The 4runner disk has the wrong rotor offset. You use the same cruiser rotor you have now. Just trim the backing plate a bit and you're set.

Dave
 
When upgrading to large calipers is it necessary to change the master cylinder out for a larger one too? Would adding larger calipers cause the travel of the brake pedal to increase?

Just Curious
-Noah
 
You may or may not. Search the archives on the 60/62 Forum. Some guys say they do OK with the stock 7/8" bore master, some had to change to the Supra or 80 series master.

You can redrill the brake pedal so the booster rod mounts lower, but braking effort would increase a little.

Dave
 
Just finished lengthening the rod on the proportioning valve. I added 4 inches, since that was the lift on my truck, and it makes a much bigger difference than I expected. breaking is much, much better, thanks for the advice!
Jan
 
I installed a bolt through the other end.

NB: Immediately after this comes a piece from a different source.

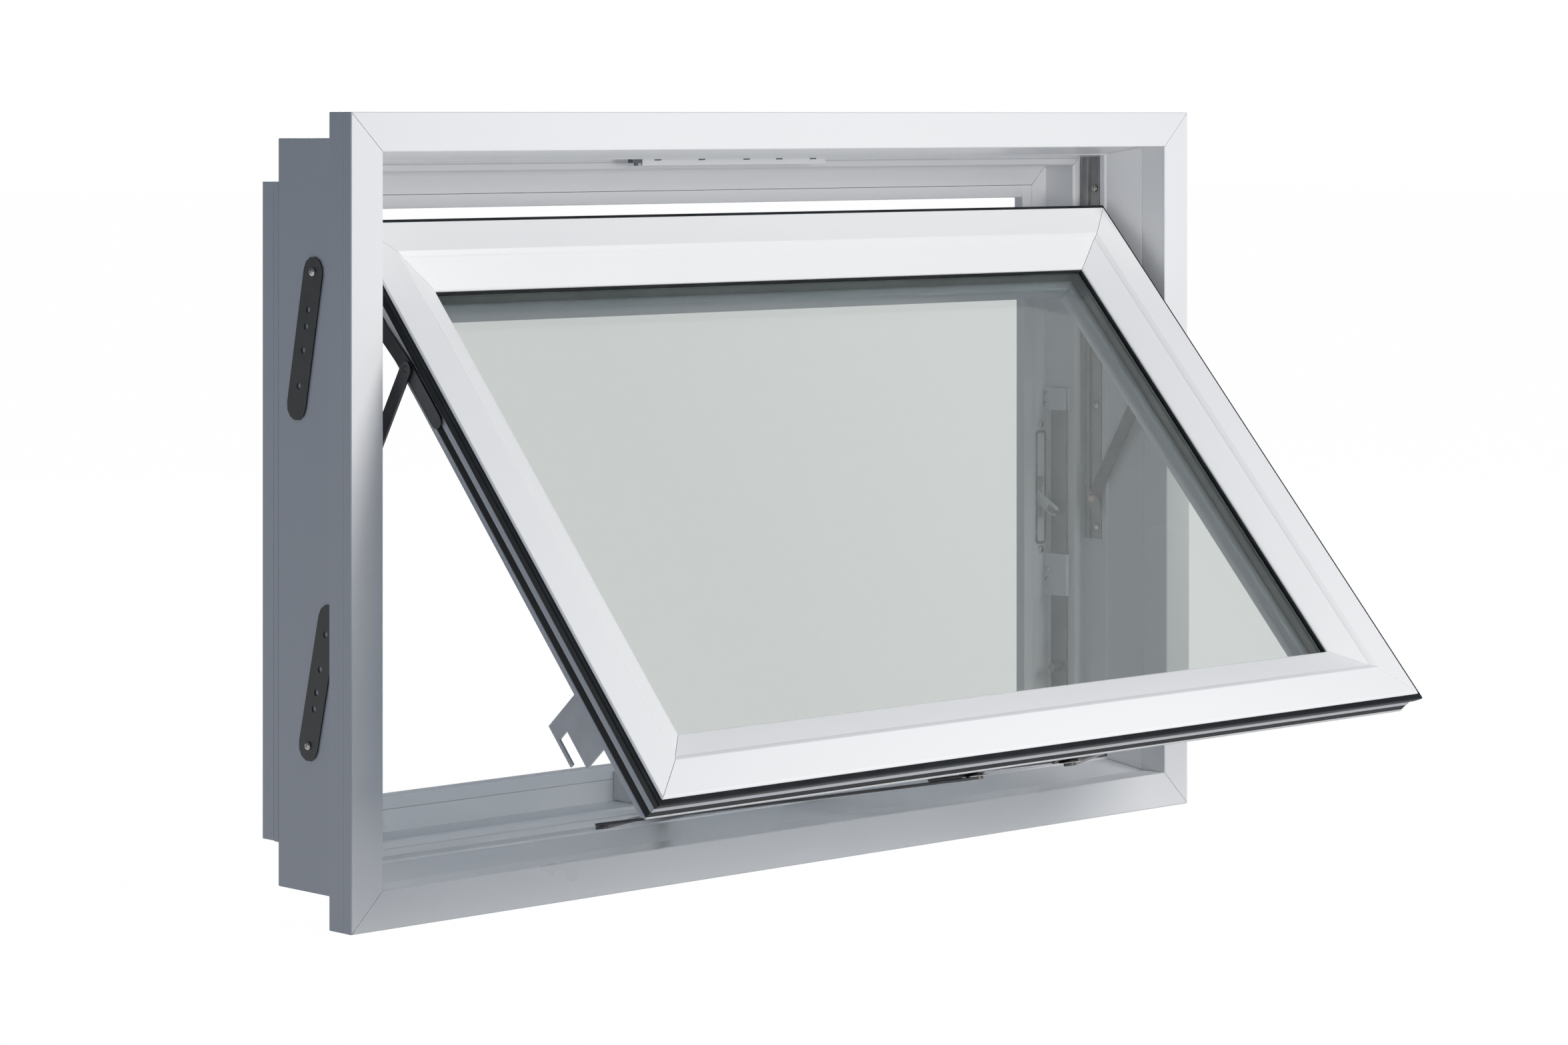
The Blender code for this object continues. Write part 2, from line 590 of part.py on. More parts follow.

Mating them with a nut to gain another 50MM or so. It worked well and I have better pedal feel but I don't think it increased my braking. I'd say in my case I need to replace the rear pistons and turn the drums.

Thanks for the help.
 
With regard to the longer connecting rod for the proportioning valve. This would have the same effect as adjusting the bend in the proportioning valve rod. Has anyone found that they cannot adjust the rod enough to compensate for the lift?